> **EXERCISE TASK**
Reproduce the data exactly.

> **DATASET EXCERPT**
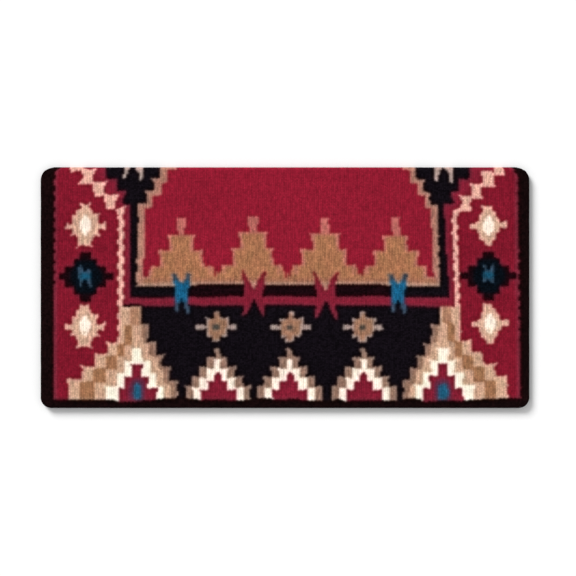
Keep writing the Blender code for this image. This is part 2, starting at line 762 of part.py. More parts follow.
def add_ground(half, hooks, corner_rooms):
    """The black ground with its small stars and the small arches at the end."""
    cuts = [*hooks, *corner_rooms.values()]
    white = stepped_arch(ARCH_WHITE_HALVES, ARCH_WHITE_RISES, SMALL_CLAW_SHARE)
    bands = [
        ("arch_red", RED, stepped_arch(ARCH_RED_HALVES, ARCH_RED_RISES)),
        ("arch_white", WHITE, white),
        ("arch_tan", TAN, stepped_arch(ARCH_TAN_HALVES, ARCH_RISES)),
    ]
    star = symmetric(blunt_star(STAR_BODY, STAR_ARM, STAR_DART))
    for i, name in enumerate(("left", "middle", "right")):
        across = (i - 1) * FIGURE_PITCH
        cuts.append(add_nested(half, name, across, bands))
        centre = plan([(across, STAR_HEIGHT)])[0]
        cuts.append(half.figure(f"small_star_{name}", star, TAN, centre=centre)[1])
    edge = CORNER_INNER[0] + CLAW_REACH
    low, high = END_BORDER + GAP, RED_BASE - GAP / 2
    outline = [(edge, high), (edge, low), (-edge, low), (-edge, high)]
    # The ground also fills the notch between the lower prongs of each hooked figure.
    for across in PLACES:
        reach = PRONG_MIDDLE_SHARE * BLUE_HALF
        outline += [(across - reach, high), (across - reach, BLACK_BASE)]
        outline += [(across + reach, BLACK_BASE), (across + reach, high)]
    half.tile("black_ground", plan(outline), BLACK, cuts)


def add_upper_pattern(half):
    """Everything woven inside the borders of the half that is seen."""
    edges = add_borders(half)
    step_rooms, corner_rooms = {}, {}
    for name, side in SIDES.items():
        line = plan(step_line(), side)
        step_rooms[name] = half.figure(f"step_line_{name}", line, CREAM)[1]
        white_room = add_nested(half, name, CORNER_MIDDLE, corner_bands(), side)
        outline = plan(corner_outline(), side)
        corner_rooms[name] = half.figure(
            f"corner_tan_{name}", outline, TAN, [white_room, step_rooms[name]]
        )[1]
    add_side_panels(half, edges, step_rooms, corner_rooms)
    hooks = add_frame(half, step_rooms)
    add_ground(half, hooks, corner_rooms)


def add_lower_pattern(half):
    """The half below, with the side panels and the middle as plain areas."""
    edges = add_borders(half, "lower_")
    low = END_BORDER + GAP
    for name, side in SIDES.items():
        inner = [(STRIPE_OUTER, FLAP_END), (STRIPE_OUTER, low)]
        half.tile(f"lower_panel_{name}", edges[name] + plan(inner, side), RED)
    across = STRIPE_OUTER - GAP
    corners = [(-across, low), (across, low), (across, FLAP_END), (-across, FLAP_END)]
    half.tile("lower_middle", plan(corners), BLACK)


def add_fold(half, name, upper):
    """A quarter of the cloth's round turn, as long as the blanket is wide."""
    radius = HINGE_Z
    turn = 1 if upper else -1
    first = math.asin(GAP / 2 / radius)
    section = [(GAP, turn * GAP / 2)]
    for i in range(FOLD_STEPS + 1):
        angle = first + (math.acos(GAP / radius) - first) * i / FOLD_STEPS
        section.append((radius * math.cos(angle), turn * radius * math.sin(angle)))
    mesh = slab(name, section, WIDTH)
    # The section's own plane is XY, so it is stood up with its length along X.
    work = bmesh.new()
    work.from_mesh(mesh)
    for vert in work.verts:
        vert.co = (vert.co.z, vert.co.x, vert.co.y)
    bmesh.ops.recalc_face_normals(work, faces=work.faces)
    work.to_mesh(mesh)
    work.free()
    piece = half.place(name, mesh, RED)
    piece.location = (0, 0, 0)
    region = half.cutter(name + " region", outline_corners(DEPTH))
    half.boolean(piece, "INTERSECT", region)


def main():
    """Build the folded blanket."""
    clear_scene()
    scene = bpy.context.scene
    parts = bpy.data.collections.new("saddle blanket")
    cutters = bpy.data.collections.new("cutters")
    for collection in (parts, cutters):
        scene.collection.children.link(collection)
    cutters.hide_render = True
    lower = Half("lower_half", 0, parts, cutters)
    upper = Half("upper_half", LAYER, parts, cutters)
    add_lower_pattern(lower)
    add_upper_pattern(upper)
    add_fold(lower, "fold_lower", False)
    add_fold(upper, "fold_upper", True)


main()
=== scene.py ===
"""A handwoven wool saddle blanket, folded in half, dressed over its CAD frame.

The cloth is weft-faced tapestry. Every pick of the weft shows as an oval bead on every rib, and the
beads of neighbouring ribs stand half a bead apart. A cartoon says which area and which wool each
bead belongs to. Each area is then woven as a closed piece of cloth, with its ribs and beads as
geometry.

Everything is in the frame of the CAD: metres, +Z up, the folded cloth on z = 0 with its fold at +Y.
The cartoon is drawn in millimetres: X, and the height above the end of the cloth. Its outlines run
past the cloth's edges where an area reaches them.
"""

import logging
import math
from dataclasses import dataclass, field
from enum import Enum
from typing import Iterable, Mapping, Sequence

import bmesh
import bpy
import numpy as np
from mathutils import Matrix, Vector


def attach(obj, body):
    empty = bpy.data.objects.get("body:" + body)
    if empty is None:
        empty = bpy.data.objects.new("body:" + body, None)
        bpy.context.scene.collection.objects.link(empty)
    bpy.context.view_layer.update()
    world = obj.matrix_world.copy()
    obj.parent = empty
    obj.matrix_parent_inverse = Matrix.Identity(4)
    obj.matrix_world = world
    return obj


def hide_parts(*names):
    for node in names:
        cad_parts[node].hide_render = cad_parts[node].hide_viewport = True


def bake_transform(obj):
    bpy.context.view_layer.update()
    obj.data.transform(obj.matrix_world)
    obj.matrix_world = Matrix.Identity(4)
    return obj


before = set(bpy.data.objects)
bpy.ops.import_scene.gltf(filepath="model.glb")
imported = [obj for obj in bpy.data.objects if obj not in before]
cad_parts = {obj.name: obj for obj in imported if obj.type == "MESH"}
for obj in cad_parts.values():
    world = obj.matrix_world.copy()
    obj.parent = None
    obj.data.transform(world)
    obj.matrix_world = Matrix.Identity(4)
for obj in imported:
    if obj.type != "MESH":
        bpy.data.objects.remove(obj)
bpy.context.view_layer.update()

log = logging.getLogger("saddle_blanket")

MM = 0.001

Point = tuple[float, float]
Outline = Sequence[Point]
Tiers = Sequence[tuple[float, ...]]
Claw = tuple[float, float, float]
Triple = tuple[float, float, float]
Socket = bpy.types.NodeSocket


# Wools


@dataclass(frozen=True)
class Spin:
    """How a kind of wool varies over the cloth.

    Attributes:
        fleck: How far single beads depart from the dye.
        heather: How far whole picks depart from it.
        hairs: How strongly pale fibres show on it.
        streaks: How far it departs in streaks along the ribs.
    """

    fleck: float = 0.16
    heather: float = 0.16
    hairs: float = 0.05
    streaks: float = 0.70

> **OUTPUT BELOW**
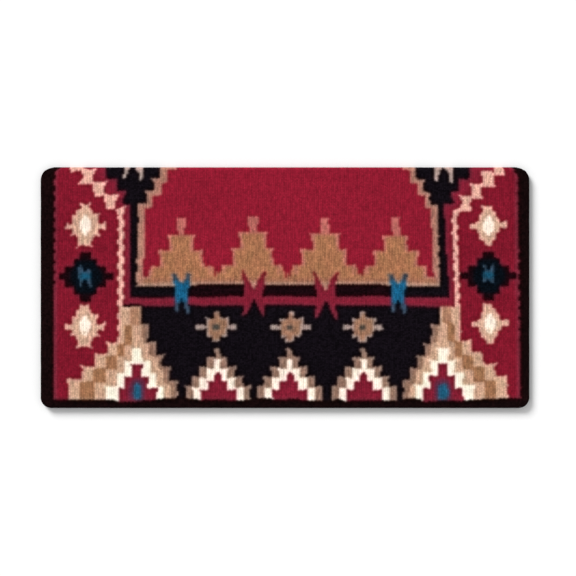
Keep writing the Blender code for this image. This is part 2, starting at line 762 of part.py. More parts follow.
def add_ground(half, hooks, corner_rooms):
    """The black ground with its small stars and the small arches at the end."""
    cuts = [*hooks, *corner_rooms.values()]
    white = stepped_arch(ARCH_WHITE_HALVES, ARCH_WHITE_RISES, SMALL_CLAW_SHARE)
    bands = [
        ("arch_red", RED, stepped_arch(ARCH_RED_HALVES, ARCH_RED_RISES)),
        ("arch_white", WHITE, white),
        ("arch_tan", TAN, stepped_arch(ARCH_TAN_HALVES, ARCH_RISES)),
    ]
    star = symmetric(blunt_star(STAR_BODY, STAR_ARM, STAR_DART))
    for i, name in enumerate(("left", "middle", "right")):
        across = (i - 1) * FIGURE_PITCH
        cuts.append(add_nested(half, name, across, bands))
        centre = plan([(across, STAR_HEIGHT)])[0]
        cuts.append(half.figure(f"small_star_{name}", star, TAN, centre=centre)[1])
    edge = CORNER_INNER[0] + CLAW_REACH
    low, high = END_BORDER + GAP, RED_BASE - GAP / 2
    outline = [(edge, high), (edge, low), (-edge, low), (-edge, high)]
    # The ground also fills the notch between the lower prongs of each hooked figure.
    for across in PLACES:
        reach = PRONG_MIDDLE_SHARE * BLUE_HALF
        outline += [(across - reach, high), (across - reach, BLACK_BASE)]
        outline += [(across + reach, BLACK_BASE), (across + reach, high)]
    half.tile("black_ground", plan(outline), BLACK, cuts)


def add_upper_pattern(half):
    """Everything woven inside the borders of the half that is seen."""
    edges = add_borders(half)
    step_rooms, corner_rooms = {}, {}
    for name, side in SIDES.items():
        line = plan(step_line(), side)
        step_rooms[name] = half.figure(f"step_line_{name}", line, CREAM)[1]
        white_room = add_nested(half, name, CORNER_MIDDLE, corner_bands(), side)
        outline = plan(corner_outline(), side)
        corner_rooms[name] = half.figure(
            f"corner_tan_{name}", outline, TAN, [white_room, step_rooms[name]]
        )[1]
    add_side_panels(half, edges, step_rooms, corner_rooms)
    hooks = add_frame(half, step_rooms)
    add_ground(half, hooks, corner_rooms)


def add_lower_pattern(half):
    """The half below, with the side panels and the middle as plain areas."""
    edges = add_borders(half, "lower_")
    low = END_BORDER + GAP
    for name, side in SIDES.items():
        inner = [(STRIPE_OUTER, FLAP_END), (STRIPE_OUTER, low)]
        half.tile(f"lower_panel_{name}", edges[name] + plan(inner, side), RED)
    across = STRIPE_OUTER - GAP
    corners = [(-across, low), (across, low), (across, FLAP_END), (-across, FLAP_END)]
    half.tile("lower_middle", plan(corners), BLACK)


def add_fold(half, name, upper):
    """A quarter of the cloth's round turn, as long as the blanket is wide."""
    radius = HINGE_Z
    turn = 1 if upper else -1
    first = math.asin(GAP / 2 / radius)
    section = [(GAP, turn * GAP / 2)]
    for i in range(FOLD_STEPS + 1):
        angle = first + (math.acos(GAP / radius) - first) * i / FOLD_STEPS
        section.append((radius * math.cos(angle), turn * radius * math.sin(angle)))
    mesh = slab(name, section, WIDTH)
    # The section's own plane is XY, so it is stood up with its length along X.
    work = bmesh.new()
    work.from_mesh(mesh)
    for vert in work.verts:
        vert.co = (vert.co.z, vert.co.x, vert.co.y)
    bmesh.ops.recalc_face_normals(work, faces=work.faces)
    work.to_mesh(mesh)
    work.free()
    piece = half.place(name, mesh, RED)
    piece.location = (0, 0, 0)
    region = half.cutter(name + " region", outline_corners(DEPTH))
    half.boolean(piece, "INTERSECT", region)


def main():
    """Build the folded blanket."""
    clear_scene()
    scene = bpy.context.scene
    parts = bpy.data.collections.new("saddle blanket")
    cutters = bpy.data.collections.new("cutters")
    for collection in (parts, cutters):
        scene.collection.children.link(collection)
    cutters.hide_render = True
    lower = Half("lower_half", 0, parts, cutters)
    upper = Half("upper_half", LAYER, parts, cutters)
    add_lower_pattern(lower)
    add_upper_pattern(upper)
    add_fold(lower, "fold_lower", False)
    add_fold(upper, "fold_upper", True)


main()
=== scene.py ===
"""A handwoven wool saddle blanket, folded in half, dressed over its CAD frame.

The cloth is weft-faced tapestry. Every pick of the weft shows as an oval bead on every rib, and the
beads of neighbouring ribs stand half a bead apart. A cartoon says which area and which wool each
bead belongs to. Each area is then woven as a closed piece of cloth, with its ribs and beads as
geometry.

Everything is in the frame of the CAD: metres, +Z up, the folded cloth on z = 0 with its fold at +Y.
The cartoon is drawn in millimetres: X, and the height above the end of the cloth. Its outlines run
past the cloth's edges where an area reaches them.
"""

import logging
import math
from dataclasses import dataclass, field
from enum import Enum
from typing import Iterable, Mapping, Sequence

import bmesh
import bpy
import numpy as np
from mathutils import Matrix, Vector


def attach(obj, body):
    empty = bpy.data.objects.get("body:" + body)
    if empty is None:
        empty = bpy.data.objects.new("body:" + body, None)
        bpy.context.scene.collection.objects.link(empty)
    bpy.context.view_layer.update()
    world = obj.matrix_world.copy()
    obj.parent = empty
    obj.matrix_parent_inverse = Matrix.Identity(4)
    obj.matrix_world = world
    return obj


def hide_parts(*names):
    for node in names:
        cad_parts[node].hide_render = cad_parts[node].hide_viewport = True


def bake_transform(obj):
    bpy.context.view_layer.update()
    obj.data.transform(obj.matrix_world)
    obj.matrix_world = Matrix.Identity(4)
    return obj


before = set(bpy.data.objects)
bpy.ops.import_scene.gltf(filepath="model.glb")
imported = [obj for obj in bpy.data.objects if obj not in before]
cad_parts = {obj.name: obj for obj in imported if obj.type == "MESH"}
for obj in cad_parts.values():
    world = obj.matrix_world.copy()
    obj.parent = None
    obj.data.transform(world)
    obj.matrix_world = Matrix.Identity(4)
for obj in imported:
    if obj.type != "MESH":
        bpy.data.objects.remove(obj)
bpy.context.view_layer.update()

log = logging.getLogger("saddle_blanket")

MM = 0.001

Point = tuple[float, float]
Outline = Sequence[Point]
Tiers = Sequence[tuple[float, ...]]
Claw = tuple[float, float, float]
Triple = tuple[float, float, float]
Socket = bpy.types.NodeSocket


# Wools


@dataclass(frozen=True)
class Spin:
    """How a kind of wool varies over the cloth.

    Attributes:
        fleck: How far single beads depart from the dye.
        heather: How far whole picks depart from it.
        hairs: How strongly pale fibres show on it.
        streaks: How far it departs in streaks along the ribs.
    """

    fleck: float = 0.16
    heather: float = 0.16
    hairs: float = 0.05
    streaks: float = 0.70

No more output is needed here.